In our opinion, the Cubitus should be a standalone product, which would create a new audience for Patek Philippe. It already has the size and off-balance dial to tick off long-standing audiences, and we think using the old-school Nautilus bracelet is a mistake.

Why not take the rebellion the whole way?

What if Patek Philippe is just two steps ahead of the market?

Henry Ford is said to have said: “If I had asked people what they wanted, they would have said faster horses.”

And of course, the market has a hold over the watch industry’s movements, but at some point, the expert has to take the reigns.

A lot of the time, as Steve Jobs said, people don’t know what they want until you show it to them. Since 1839, Patek Philippe has proven we’re in safe hands. Time after time, the brand has demonstrated outstanding artistry in the world of watchmaking.

Could it be that they’re steps ahead? Maybe the market simply isn’t ready for their latest design.

The real magic happens under the hood

There are arguments to say the Cubitus is just a less aesthetically pleasing Nautilus.

But a look behind the metal to the watch’s beating heart tells us exactly what kept Patek busy over the last two-and-a-half decades.

The collection introduces all new movements. One of those was years in the making and demanded the filing of six new patent applications.
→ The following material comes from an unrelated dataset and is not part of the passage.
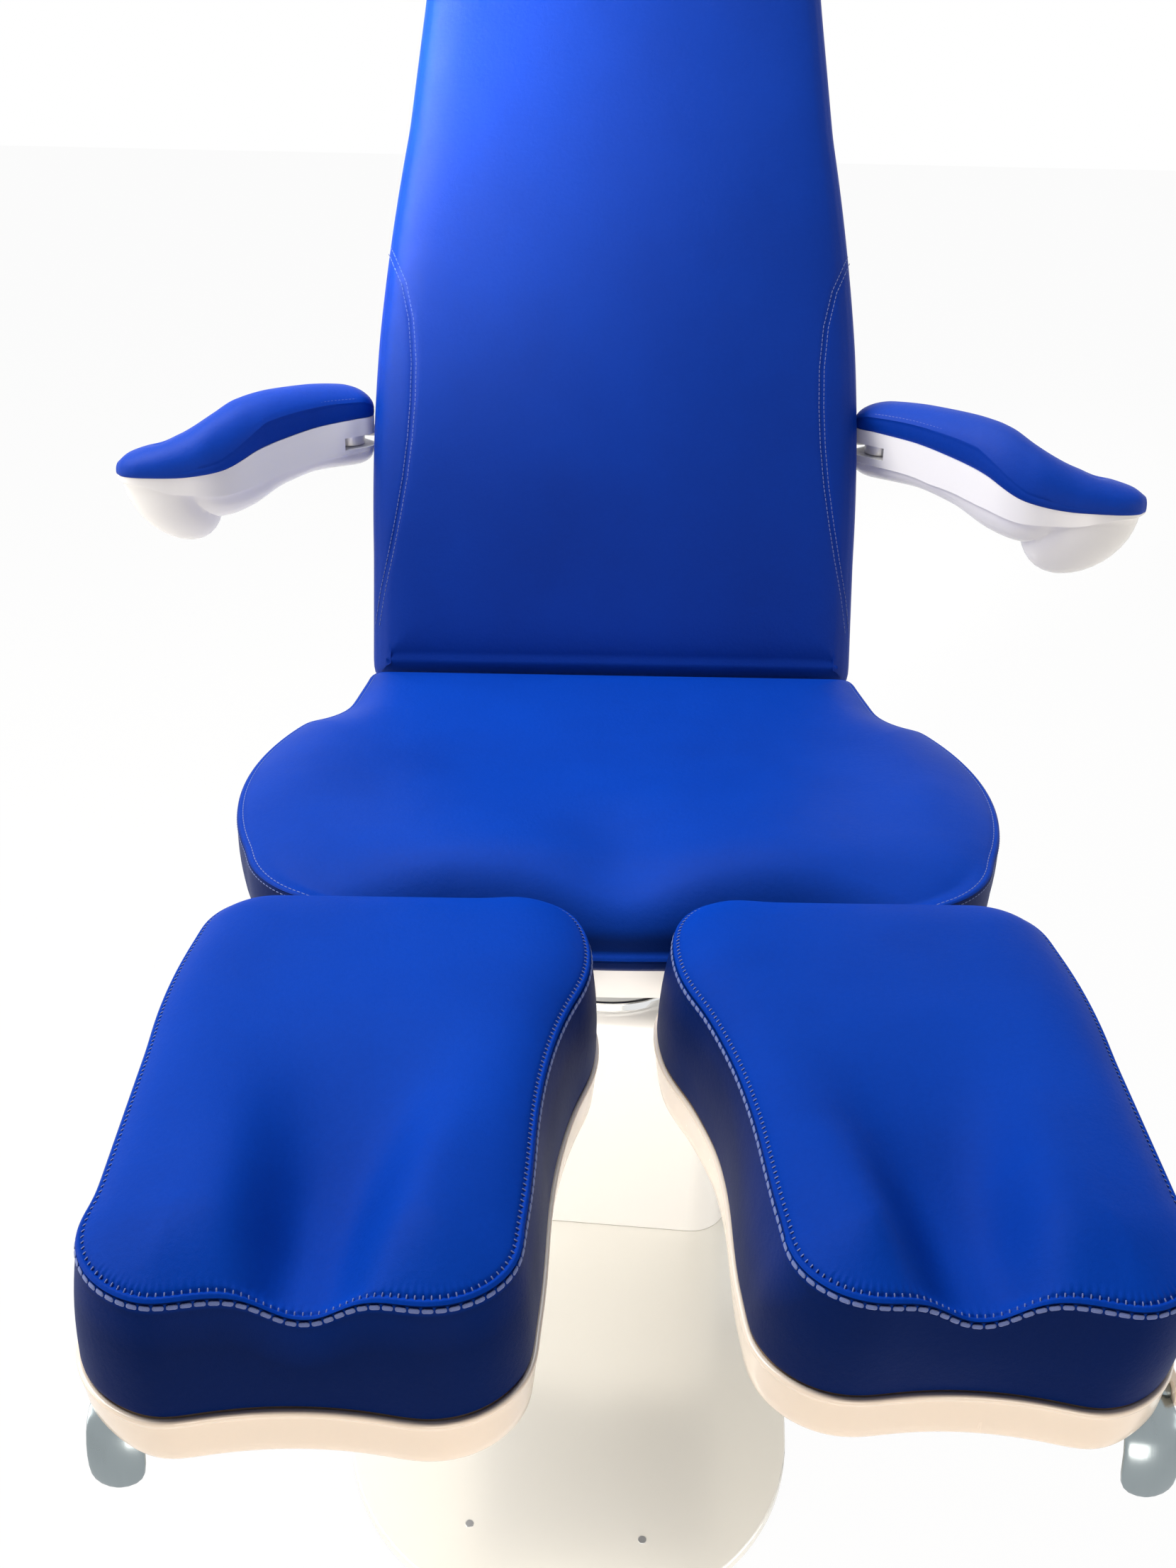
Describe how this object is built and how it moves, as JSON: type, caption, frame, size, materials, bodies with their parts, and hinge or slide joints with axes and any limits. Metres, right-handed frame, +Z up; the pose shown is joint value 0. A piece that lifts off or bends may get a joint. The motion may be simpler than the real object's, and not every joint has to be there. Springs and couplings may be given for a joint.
{
  "type": "podiatry chair",
  "caption": "Podiatry treatment chair on a telescopic column, with a reclining back, swing armrests and divided, calf-shaped leg rests that pitch, spread and slide.",
  "frame": {"origin": "on the floor, on the vertical swivel axis of the seat", "axes": "+Z up, -Y towards the leg rests (the front), +X to the right when the chair is looked at from the front"},
  "size_m": [1.0632, 1.3075, 1.293],
  "materials": {
    "blue_vinyl": "satin, fine grain",
    "white_moulding": "gloss",
    "white_cover": "satin",
    "cream_plate": "gloss",
    "chrome": "polished",
    "steel": "brushed",
    "dark_metal": "satin black",
    "black_plastic": "matte",
    "rubber": "matte",
    "plywood": "raw"
  },
  "bodies": {
    "base": {"base_plate": "cream_plate", "floor_pad": "rubber", "plate_screws": "steel", "power_inlet": "black_plastic", "column_outer_tube": "dark_metal", "foot_bolts": "steel", "fixed_cover_sleeve": "white_cover", "lift_screw": "steel", "lift_motor": "dark_metal", "control_box": "black_plastic"},
    "lift_middle": {"column_middle_tube": "steel", "middle_cover_sleeve": "white_cover", "lift_middle_screw": "steel"},
    "lift_top": {"column_top_tube": "steel", "top_cover_sleeve": "white_cover", "lift_push_tube": "steel", "swivel_ring": "chrome", "swivel_bearing": "dark_metal"},
    "seat": {"swivel_plate": "steel", "swivel_shaft": "steel", "seat_head": "dark_metal", "seat_bolts": "steel", "seat_frame": "dark_metal", "seat_underside_cover": "white_moulding", "seat_cushion": "blue_vinyl", "back_hinge_rod": "steel", "back_actuator_body": "dark_metal", "leg_hinge_bracket_right": "dark_metal", "leg_hinge_pin_right": "steel", "leg_hinge_bracket_left": "dark_metal", "leg_hinge_pin_left": "steel"},
    "back_rod": {"back_actuator_rod": "chrome"},
    "backrest": {"back_frame": "dark_metal", "back_shell": "white_moulding", "back_cushion": "blue_vinyl", "arm_bracket_right": "steel", "arm_bracket_left": "steel"},
    "leg_arm_right": {"leg_arm_right": "dark_metal"},
    "leg_turn_right": {"leg_guide_right": "steel", "leg_pivot_bolt_right": "steel"},
    "leg_rest_right": {"leg_runners_right": "steel", "leg_shell_right": "white_moulding", "leg_board_right": "plywood", "leg_cushion_right": "blue_vinyl"},
    "leg_lever_right": {"leg_lever_right": "chrome"},
    "arm_right": {"arm_pad_right": "blue_vinyl", "arm_shell_right": "white_moulding", "arm_pin_right": "steel"},
    "leg_arm_left": {"leg_arm_left": "dark_metal"},
    "leg_turn_left": {"leg_guide_left": "steel", "leg_pivot_bolt_left": "steel"},
    "leg_rest_left": {"leg_runners_left": "steel", "leg_shell_left": "white_moulding", "leg_board_left": "plywood", "leg_cushion_left": "blue_vinyl"},
    "leg_lever_left": {"leg_lever_left": "chrome"},
    "arm_left": {"arm_pad_left": "blue_vinyl", "arm_shell_left": "white_moulding", "arm_pin_left": "steel"}
  },
  "joints": [
    {"name": "lift_lower_stage", "type": "slide", "parent": "base", "child": "lift_middle", "axis": [0, 0, 1], "range_m": [0, 0.15]},
    {"name": "lift_upper_stage", "type": "slide", "parent": "lift_middle", "child": "lift_top", "axis": [0, 0, 1], "range_m": [0, 0.15]},
    {"name": "seat_swivel", "type": "hinge", "parent": "lift_top", "child": "seat", "pos_m": [0, 0, 0.3], "axis": [0, 0, 1], "range_deg": [-120, 120]},
    {"name": "back_recline", "type": "hinge", "parent": "seat", "child": "backrest", "pos_m": [0, 0.185, 0.505], "axis": [-1, 0, 0], "range_deg": [-8, 66]},
    {"name": "back_rod_slide", "type": "slide", "parent": "seat", "child": "back_rod", "axis": [0, 1, 0], "range_m": [-0.0935, 0.0118]},
    {"name": "arm_swing_right", "type": "hinge", "parent": "backrest", "child": "arm_right", "pos_m": [0.289, 0.292, 0.763], "axis": [0, 0, 1], "range_deg": [-43, 40]},
    {"name": "leg_pitch_right", "type": "hinge", "parent": "seat", "child": "leg_arm_right", "pos_m": [0.175, -0.318, 0.424], "axis": [1, 0, 0], "range_deg": [-3, 60]},
    {"name": "leg_spread_right", "type": "hinge", "parent": "leg_arm_right", "child": "leg_turn_right", "pos_m": [0.175, -0.4, 0.43], "axis": [0, 0, 1], "range_deg": [-3, 8]},
    {"name": "leg_slide_right", "type": "slide", "parent": "leg_turn_right", "child": "leg_rest_right", "axis": [0, -1, 0], "range_m": [0, 0.15]},
    {"name": "leg_release_right", "type": "hinge", "parent": "leg_rest_right", "child": "leg_lever_right", "pos_m": [0.308, -0.716, 0.449], "axis": [1, 0, 0], "range_deg": [-5, 12], "stiffness_Nm_per_rad": 3},
    {"name": "arm_swing_left", "type": "hinge", "parent": "backrest", "child": "arm_left", "pos_m": [-0.289, 0.292, 0.763], "axis": [0, 0, -1], "range_deg": [-46, 37]},
    {"name": "leg_pitch_left", "type": "hinge", "parent": "seat", "child": "leg_arm_left", "pos_m": [-0.175, -0.318, 0.424], "axis": [1, 0, 0], "range_deg": [-3, 60]},
    {"name": "leg_spread_left", "type": "hinge", "parent": "leg_arm_left", "child": "leg_turn_left", "pos_m": [-0.175, -0.4, 0.43], "axis": [0, 0, -1], "range_deg": [-3, 8]},
    {"name": "leg_slide_left", "type": "slide", "parent": "leg_turn_left", "child": "leg_rest_left", "axis": [0, -1, 0], "range_m": [0, 0.15]},
    {"name": "leg_release_left", "type": "hinge", "parent": "leg_rest_left", "child": "leg_lever_left", "pos_m": [-0.308, -0.716, 0.449], "axis": [1, 0, 0], "range_deg": [-5, 12], "stiffness_Nm_per_rad": 3}
  ],
  "couplings": [
    {"joint": "lift_upper_stage", "follows": "lift_lower_stage", "ratio": 1},
    {"joint": "back_rod_slide", "follows": "back_recline", "m_per_rad": -0.0804}
  ]
}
The Ref. 5822P-001 platinum version is powered by an all-new self-winding movement, Caliber 240 PS CI J LU, which is an iteration of the ultra-thin Caliber 240. In an advanced, high-tech move for the watch industry, the movement combines an instantaneous grand date with day and moon phase displays, letting wearers correct any display without impacting the rest.

The other two watches are powered by the brand’s self-winding 26-330 S C caliber with stop-seconds function and 21-karat gold rotor.

The watch brand that’s ahead of its time

“It’s arrived on the scene, unafraid to take up space.”

A quick look back through history reminds us that lots of Patek’s creations were unpopular to start with. The Aquanaut wasn’t a hit in 1997 and now it can’t stay on the shelves. Even the golden child, Nautilus’ sales were just okay when it landed in 1976.

Even if the Cubitus is largely unappealing right now, there’s no doubt that it’s interesting. This is a conversation starter people are keen to see in the metal (which, we hear, does the watch more justice than social media can).

It’s arrived on the scene, unafraid to take up space by challenging the aesthetic norms of today. This approach reminds us of a Mr Picasso, who put eyes and noses in all sorts of strange places, yet some of his work sells for around $100 million. There’s no doubt that Patek has landed on something fresh and bold, without completely losing sight of its heritage. 

Here’s the thing: If we can count on anyone to start a new trend, it’s Patek Philippe. And in five years, we predict a widespread change of opinion and a lot of love being sent to the big cube-shaped collection. Maybe we’ll get used to the unusual design, and even start to prefer it. Maybe this is our first glimpse at a new norm.

Our final thoughts

Ultimately,  what we have here is an affordable Patek, meaning this watch will sell.

It comes with the name, history and bragging rights without the huge prices (at retail, of course). So, for Patek, this release makes sense. So many of their watches are sitting under retail, only being bought by diehard fans. The Cubitus lowers the barrier to entry and is guaranteed to be a seller.

How low that barrier goes depends on the model. Right now, the green and the bi-metal Cubitus are selling for three times the retail cost. Yes, even through the cries that it’s the most shocking release since 11.59. We put the inflation down to hype and novelty. We expect the costs to come down, although they’ll probably hang somewhere above retail price for the foreseeable. 

Let’s face it: All 3 models are in high demand now, and could - dare we say - go down as legendary at some point in the future. It just has to open a few minds in one of the planet’s most traditional industries, first.